* _Direction_:
Set down each line from the one containing "clear_scene()" to the one containing "obj.matrix_world = world", inclusive, exactly as written and with nothing further.

* _Raw data_:
-- begin --

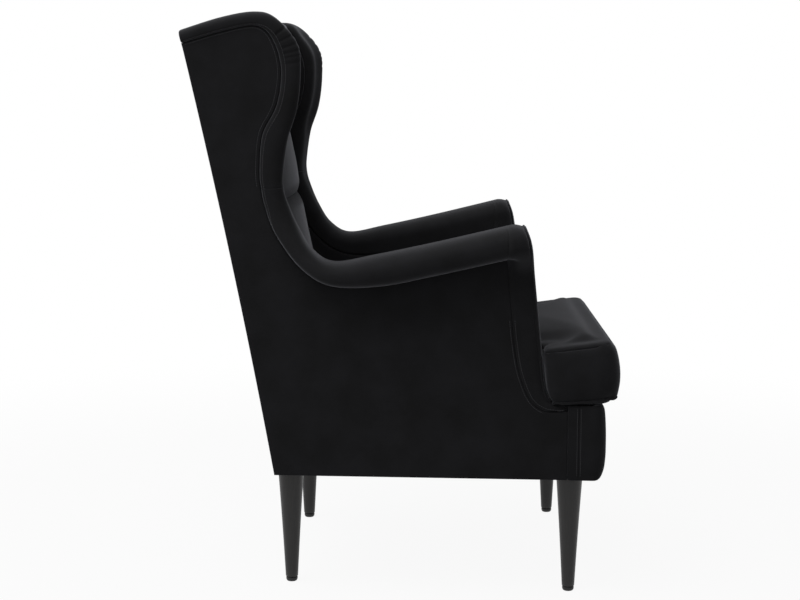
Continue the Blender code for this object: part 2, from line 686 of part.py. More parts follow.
def make_arm_fronts():
    """The padded front of each arm, with the roll's shape on top."""
    seam_h, crest_h = BORDER[-1][1], BORDER[-1][3]
    lower = list(reversed(ARM_FRONT_LEVELS))
    upper = [seam_h + (crest_h - seam_h) * rise for rise in
             (-0.10, 0.02, 0.08, 0.20, ARM_SHOULDER, 0.60, 0.76, 0.90, 0.975)]
    for word, side in SIDES.items():
        rings = [arm_front_ring(height, side) for height in lower + upper]
        loft(f"arm_front_pad_{word}", rings, velvet)


def make_front_border():
    """Padding round the seat's front, with a short return on each side."""
    profile = [(-BORDER_DROP, 0), (-BORDER_DROP, BORDER_BOTTOM_FULL), *BORDER_SECTION,
               (BORDER_TOP, BORDER_TOP_FULL), (BORDER_TOP, 0)]
    inner_y = FRONT_RAIL_FACE_Y - GAP
    corner_y = FRONT_FACE_Y + BORDER_CORNER
    side_x = half_width(corner_y, 0)
    corner_x = side_x - BORDER_CORNER
    path = [(half_width(BORDER_SEAM_Y, 0), BORDER_SEAM_Y)]
    for step in range(5):
        angle = pi / 2 * step / 4
        path.append((corner_x + BORDER_CORNER * cos(angle), corner_y - BORDER_CORNER * sin(angle)))
    path.append((corner_x / 2, FRONT_FACE_Y))
    path += [(-x, y) for x, y in reversed(path)]
    rings = []
    for x, y in path:
        outer = Vector((x, y, 0))
        inner_x = half_width(max(y, inner_y), 0) - SHELL_THICKNESS
        inner = Vector((max(-inner_x, min(x, inner_x)), max(y, inner_y), 0))
        ring = []
        for height, share in profile:
            point = inner + (outer - inner) * share
            ring.append(Vector((point.x * (1 + SIDE_LEAN * height / side_x), point.y, LEG_HEIGHT + height)))
        rings.append(ring)
    loft("front_border", rings, velvet)


def make_back():
    """The crowned back pad with its sewn channel, and the padding over the top rail."""
    front = smooth(BACK_PAD_FRONT, 2)
    top_y, top_h = BACK_PAD_FRONT[-1]
    rear_slope = (TOP_BORDER_REAR[1] - top_h) / (TOP_BORDER_REAR[0] - top_y)
    rear_top = top_h + rear_slope * (pad_rear_y(top_h) - top_y)
    bottom = BACK_PAD_FRONT[0][1]
    levels = sorted({h for _, h in front if abs(h - TUCK_HEIGHT) > TUCK_REACH}
                    | {TUCK_HEIGHT + TUCK_REACH * share for share in (-1, -0.4, 0, 0.4, 1)})
    rings = []
    for height in levels:
        share = (height - bottom) / (top_h - bottom)
        rear_height = bottom + share * (rear_top - bottom)
        channel = TUCK_DEPTH * (1 - ease(abs(height - TUCK_HEIGHT), 0, TUCK_REACH))
        y = value_at(front, 1, 0, height) + channel
        rear_point = pad_rear_y(rear_height)
        ring = []
        for step in range(-4, 5):
            across = step / 4
            point_y = y + BACK_PAD_CROWN * abs(across) ** BACK_PAD_ROUNDING
            point_h = height + (rear_height - height) * (point_y - y) / (rear_point - y)
            half = half_width(point_y, point_h) - SEAT_INSET
            ring.append(Vector((across * half, point_y, LEG_HEIGHT + point_h)))
        ring += [place(side, SEAT_INSET, rear_point, rear_height) for side in (1, -1)]
        rings.append(ring)
    loft("back_pad", rings, velvet)

    outline = [(top_y, top_h + GAP), TOP_BORDER_REAR, *TOP_BORDER_FACE]
    piece = cross_piece("top_border", outline, SEAT_INSET, velvet)
    shade_round(piece.data)


def make_deck():
    """Padded platform over the springs. It widens in front of the arms."""
    half = [(PANEL_INSET, FRONT_RAIL_FACE_Y + GAP), (PANEL_INSET, DECK_EAR_REAR_Y),
            (SEAT_INSET, DECK_EAR_REAR_Y), (SEAT_INSET, DECK_REAR_Y)]
    level_piece("seat_deck", half, DECK_BOTTOM, DECK_TOP, velvet)


def cushion_mesh(name):
    """A T cushion: crowned top, bulging sides, and a flat bottom and rear."""
    bottom = DECK_TOP + GAP
    top = bottom + CUSHION_HEIGHT
    middle_y = (CUSHION_EAR_REAR_Y + CUSHION_REAR_Y) / 2
    rows = (CUSHION_FRONT_Y, CUSHION_EAR_REAR_Y, middle_y, CUSHION_REAR_Y)
    shape = bmesh.new()
    bmesh.ops.create_grid(shape, x_segments=4, y_segments=3, size=1)
    columns = sorted({round(vertex.co.x, 3) for vertex in shape.verts})
    levels = sorted({round(vertex.co.y, 3) for vertex in shape.verts})
    beside_arms = [face for face in shape.faces
                   if abs(face.calc_center_median().x) > 0.5 and face.calc_center_median().y > levels[1]]
    bmesh.ops.delete(shape, geom=beside_arms, context="FACES")
    for vertex in shape.verts:
        column = columns.index(round(vertex.co.x, 3)) - 2
        row = levels.index(round(vertex.co.y, 3))
        y = rows[row]
        main = half_width(y, DECK_TOP) - SIDE_THICKNESS - CUSHION_SIDE_GAP
        x = {0: 0, 1: main, 2: CUSHION_EAR_HALF_WIDTH}[abs(column)] * (1 if column > 0 else -1)
        vertex.co = (x, y, LEG_HEIGHT + bottom)
    grown = bmesh.ops.extrude_face_region(shape, geom=shape.faces[:])
    for item in grown["geom"]:
        if isinstance(item, bmesh.types.BMVert):
            item.co.z = LEG_HEIGHT + top
            if abs(item.co.y - CUSHION_EAR_REAR_Y) < 0.001:
                item.co.y += CUSHION_EAR_SLANT
    bmesh.ops.recalc_face_normals(shape, faces=shape.faces)
    crease = shape.edges.layers.float.new("crease_edge")
    for edge in shape.edges:
        a, b = (vertex.co.z for vertex in edge.verts)
        if edge.calc_face_angle_signed(0) < -pi / 4:
            edge[crease] = 1.0
        elif edge.calc_face_angle(0) > pi / 4:
            edge[crease] = CUSHION_SEAM_CREASE if abs(a - b) < 0.001 else CUSHION_CORNER_CREASE
    cage = bpy.data.meshes.new(name + "_cage")
    shape.to_mesh(cage)
    shape.free()

    holder = bpy.data.objects.new(name + "_cage", cage)
    chair.objects.link(holder)
    subdivide = holder.modifiers.new("round", "SUBSURF")
    subdivide.levels = 2
    subdivide.render_levels = 2
    bpy.context.view_layer.update()
    mesh = bpy.data.meshes.new_from_object(holder.evaluated_get(bpy.context.evaluated_depsgraph_get()))
    bpy.data.objects.remove(holder, do_unlink=True)
    shape_cushion(mesh, bottom, top)
    mesh.name = name
    return mesh


def shape_cushion(mesh, bottom, top):
    """Crown the top, bulge the boxing, pull the front in, and keep clear of arms and back."""
    middle_y = (CUSHION_FRONT_Y + CUSHION_REAR_Y) / 2
    half_depth = (CUSHION_REAR_Y - CUSHION_FRONT_Y) / 2
    normals = [Vector(item.vector) for item in mesh.vertex_normals]
    for vertex, normal in zip(mesh.vertices, normals):
        x, y, z = vertex.co
        level = (z - LEG_HEIGHT - bottom) / (top - bottom)
        swell = max(0, 1 - (2 * level - 1) ** 2)
        if abs(x) > CUSHION_EAR_HALF_WIDTH - CUSHION_EAR_EDGE:
            x += normal.x * CUSHION_BULGE * swell
        if y < CUSHION_EAR_REAR_Y:
            y += min(normal.y, 0) * CUSHION_BULGE * swell
            inward = 1 - min(abs(x) / CUSHION_EAR_HALF_WIDTH, 1) ** 2
            y += CUSHION_DRAW_IN * inward * (1 - level) * -normal.y
        edge = CUSHION_EAR_HALF_WIDTH if y < CUSHION_EAR_REAR_Y else half_width(y, top) - SIDE_THICKNESS
        dome = max(0, 1 - (x / edge) ** 2) * max(0, 1 - abs((y - middle_y) / half_depth) ** 3)
        z += CUSHION_CROWN * dome * max(0, level - 0.5) * 2
        vertex.co = (x, min(y, CUSHION_REAR_Y - CUSHION_REAR_FLAT), max(z, LEG_HEIGHT + bottom))


def make_cushion():
    """The loose cushion: cover with a zip at the rear, foam core, and the zip's slider."""
    cover = add_object("cushion_cover", cushion_mesh("cushion_cover"), velvet)
    shade_round(cover.data, pi / 3)
    wall = cover.modifiers.new("wall", "SOLIDIFY")
    wall.thickness = COVER_THICKNESS
    wall.offset = -1
    zip_y = CUSHION_REAR_Y - CUSHION_REAR_FLAT
    zip_z = LEG_HEIGHT + DECK_TOP + CUSHION_HEIGHT / 2
    reach = 5 * COVER_THICKNESS
    slot = box_mesh("zip_slot", (-ZIP_HALF_LENGTH - GAP, zip_y - reach, zip_z - ZIP_HALF_HEIGHT - GAP),
                    (ZIP_HALF_LENGTH + GAP, zip_y + reach, zip_z + ZIP_HALF_HEIGHT + GAP))
    cut(cover, new_cutter("zip_slot", slot))
    core = cushion_mesh("cushion_core")
    normals = [Vector(item.vector) for item in core.vertex_normals]
    for vertex, normal in zip(core.vertices, normals):
        vertex.co -= normal * (COVER_THICKNESS + CORE_CLEARANCE)
    shade_round(core, pi / 3)
    add_object("cushion_core", core, foam)
    strip = box_mesh("cushion_zip", (-ZIP_HALF_LENGTH, zip_y - ZIP_THICKNESS - GAP, zip_z - ZIP_HALF_HEIGHT),
                     (ZIP_HALF_LENGTH, zip_y - GAP, zip_z + ZIP_HALF_HEIGHT))
    add_object("cushion_zip", strip, lining)
    make_slider(zip_y, zip_z)


def make_slider(zip_y, zip_z):
    """Slider and pull tab in one, at the zip's closed end. Its origin is on its sliding line."""
    width, depth, height = SLIDER_SIZE
    start_x = -ZIP_HALF_LENGTH + width
    body = box_mesh("zip_slider", (-width / 2, GAP, -height / 2), (width / 2, GAP + depth, height / 2))
    slider = add_object("zip_slider", body, spring_steel)
    slider.location = (start_x, zip_y, zip_z)
    pull_width, pull_depth, pull_length = PULL_SIZE
    tab = box_mesh("pull_tab", (-pull_width / 2, GAP + depth - 2 * pull_depth, -pull_length),
                   (pull_width / 2, GAP + depth - pull_depth, 0))
    tab_guide = new_cutter("pull_tab", tab)
    tab_guide.location = slider.location
    join = slider.modifiers.new("pull", "BOOLEAN")
    join.operation = "UNION"
    join.object = tab_guide


def make_legs():
    """Turned legs with a hanger bolt in the top and a glide underneath."""
    leg_top = LEG_HEIGHT + RAIL_LIFT - GAP
    bore = BOLT_RADIUS + GAP
    foot = GLIDE_HEIGHT + GAP
    for end, front in (("front", True), ("rear", False)):
        for word, side in SIDES.items():
            x, y = leg_place(front, side)
            name = f"{end}_{word}"
            shoulder = LEG_HEIGHT - GAP
            profile = [(0, leg_top - BOLT_IN_LEG - GAP), (bore, leg_top - BOLT_IN_LEG - GAP), (bore, leg_top),
                       (LEG_SPIGOT_RADIUS, leg_top), (LEG_SPIGOT_RADIUS, shoulder),
                       (LEG_TOP_RADIUS, shoulder), (LEG_FOOT_RADIUS, foot + LEG_FOOT_ROUNDING),
                       (LEG_FOOT_RADIUS - LEG_FOOT_ROUNDING, foot), (0, foot)]
            turned(f"leg_{name}", profile, x, y, stained_wood)
            bolt_top = LEG_HEIGHT + RAIL_LIFT + BLOCK_HEIGHT + BOLT_ABOVE_BLOCK
            bolt_foot = leg_top - BOLT_IN_LEG
            bolt = [(0, bolt_top), (BOLT_RADIUS, bolt_top), (BOLT_RADIUS, bolt_foot), (0, bolt_foot)]
            turned(f"leg_bolt_{name}", bolt, x, y, spring_steel, 12)
            glide = [(0, GLIDE_HEIGHT), (GLIDE_RADIUS, GLIDE_HEIGHT), (GLIDE_RADIUS, GLIDE_EDGE),
                     (GLIDE_FLAT_RADIUS, 0), (0, 0)]
            turned(f"leg_glide_{name}", glide, x, y, glide_plastic)


clear_scene()
chair = new_collection("wing_armchair")
cutters = new_collection("cutters")

velvet = new_material("black_velvet", (0.0105, 0.0105, 0.0115), 0.85)
lining = new_material("black_lining", (0.010, 0.010, 0.010), 0.9)
stained_wood = new_material("black_stained_wood", (0.030, 0.030, 0.031), 0.45)
beech = new_material("beech", (0.55, 0.36, 0.19), 0.6)
plywood = new_material("birch_plywood", (0.62, 0.45, 0.27), 0.6)
webbing = new_material("elastic_webbing", (0.20, 0.16, 0.11), 0.8)
foam = new_material("foam", (0.75, 0.68, 0.50), 0.9)
spring_steel = new_material("spring_steel", (0.45, 0.45, 0.46), 0.35, 1.0)
glide_plastic = new_material("black_glide", (0.012, 0.012, 0.012), 0.5)

make_seat_frame()
make_upper_frame()
make_springs_and_webbing()
make_outer_panels()
make_borders()
make_inner_pads()
make_arm_fronts()
make_front_border()
make_back()
make_deck()
make_cushion()
make_legs()
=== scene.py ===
"""The looks of a winged armchair in black velvet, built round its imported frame.

Units are metres. The chair stands on Z = 0 and faces -Y, and +X is the sitter's left. Heights in the
body's outlines are measured from its underside, at the top of the legs. Insets are measured inwards
from the outer side panels.
"""
from collections import Counter
from math import cos, exp, hypot, log, pi, radians, sin

import bmesh
import bpy
from mathutils import Matrix, Vector
from mathutils.bvhtree import BVHTree
from mathutils.kdtree import KDTree


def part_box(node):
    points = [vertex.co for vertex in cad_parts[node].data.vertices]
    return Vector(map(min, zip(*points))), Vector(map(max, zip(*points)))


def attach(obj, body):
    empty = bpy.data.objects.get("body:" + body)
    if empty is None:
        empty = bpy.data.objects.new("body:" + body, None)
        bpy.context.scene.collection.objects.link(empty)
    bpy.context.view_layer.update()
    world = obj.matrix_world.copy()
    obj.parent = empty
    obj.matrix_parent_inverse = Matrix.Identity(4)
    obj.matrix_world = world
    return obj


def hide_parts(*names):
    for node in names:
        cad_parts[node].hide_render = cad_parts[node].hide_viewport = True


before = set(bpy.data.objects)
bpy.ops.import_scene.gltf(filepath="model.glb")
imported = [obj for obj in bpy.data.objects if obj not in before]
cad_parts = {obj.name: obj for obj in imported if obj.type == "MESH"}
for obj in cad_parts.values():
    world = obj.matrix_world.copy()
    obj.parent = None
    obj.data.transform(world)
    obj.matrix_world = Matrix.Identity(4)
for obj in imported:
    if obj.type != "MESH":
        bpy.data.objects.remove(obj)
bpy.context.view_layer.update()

MM = 0.001
GAP = 0.3 * MM                  # between pieces that touch
SIDES = {"left": 1, "right": -1}

# Camera, found from the legs and the mirror-like arms and wings
CAMERA_PLACE = (-3.2291, -0.0458, 0.9085)
CAMERA_YAW = radians(0.9694)
CAMERA_PITCH = radians(7.365)
CAMERA_LENS = 75.58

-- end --

* _Expected answer_:
clear_scene()
chair = new_collection("wing_armchair")
cutters = new_collection("cutters")

velvet = new_material("black_velvet", (0.0105, 0.0105, 0.0115), 0.85)
lining = new_material("black_lining", (0.010, 0.010, 0.010), 0.9)
stained_wood = new_material("black_stained_wood", (0.030, 0.030, 0.031), 0.45)
beech = new_material("beech", (0.55, 0.36, 0.19), 0.6)
plywood = new_material("birch_plywood", (0.62, 0.45, 0.27), 0.6)
webbing = new_material("elastic_webbing", (0.20, 0.16, 0.11), 0.8)
foam = new_material("foam", (0.75, 0.68, 0.50), 0.9)
spring_steel = new_material("spring_steel", (0.45, 0.45, 0.46), 0.35, 1.0)
glide_plastic = new_material("black_glide", (0.012, 0.012, 0.012), 0.5)

make_seat_frame()
make_upper_frame()
make_springs_and_webbing()
make_outer_panels()
make_borders()
make_inner_pads()
make_arm_fronts()
make_front_border()
make_back()
make_deck()
make_cushion()
make_legs()
=== scene.py ===
"""The looks of a winged armchair in black velvet, built round its imported frame.

Units are metres. The chair stands on Z = 0 and faces -Y, and +X is the sitter's left. Heights in the
body's outlines are measured from its underside, at the top of the legs. Insets are measured inwards
from the outer side panels.
"""
from collections import Counter
from math import cos, exp, hypot, log, pi, radians, sin

import bmesh
import bpy
from mathutils import Matrix, Vector
from mathutils.bvhtree import BVHTree
from mathutils.kdtree import KDTree


def part_box(node):
    points = [vertex.co for vertex in cad_parts[node].data.vertices]
    return Vector(map(min, zip(*points))), Vector(map(max, zip(*points)))


def attach(obj, body):
    empty = bpy.data.objects.get("body:" + body)
    if empty is None:
        empty = bpy.data.objects.new("body:" + body, None)
        bpy.context.scene.collection.objects.link(empty)
    bpy.context.view_layer.update()
    world = obj.matrix_world.copy()
    obj.parent = empty
    obj.matrix_parent_inverse = Matrix.Identity(4)
    obj.matrix_world = world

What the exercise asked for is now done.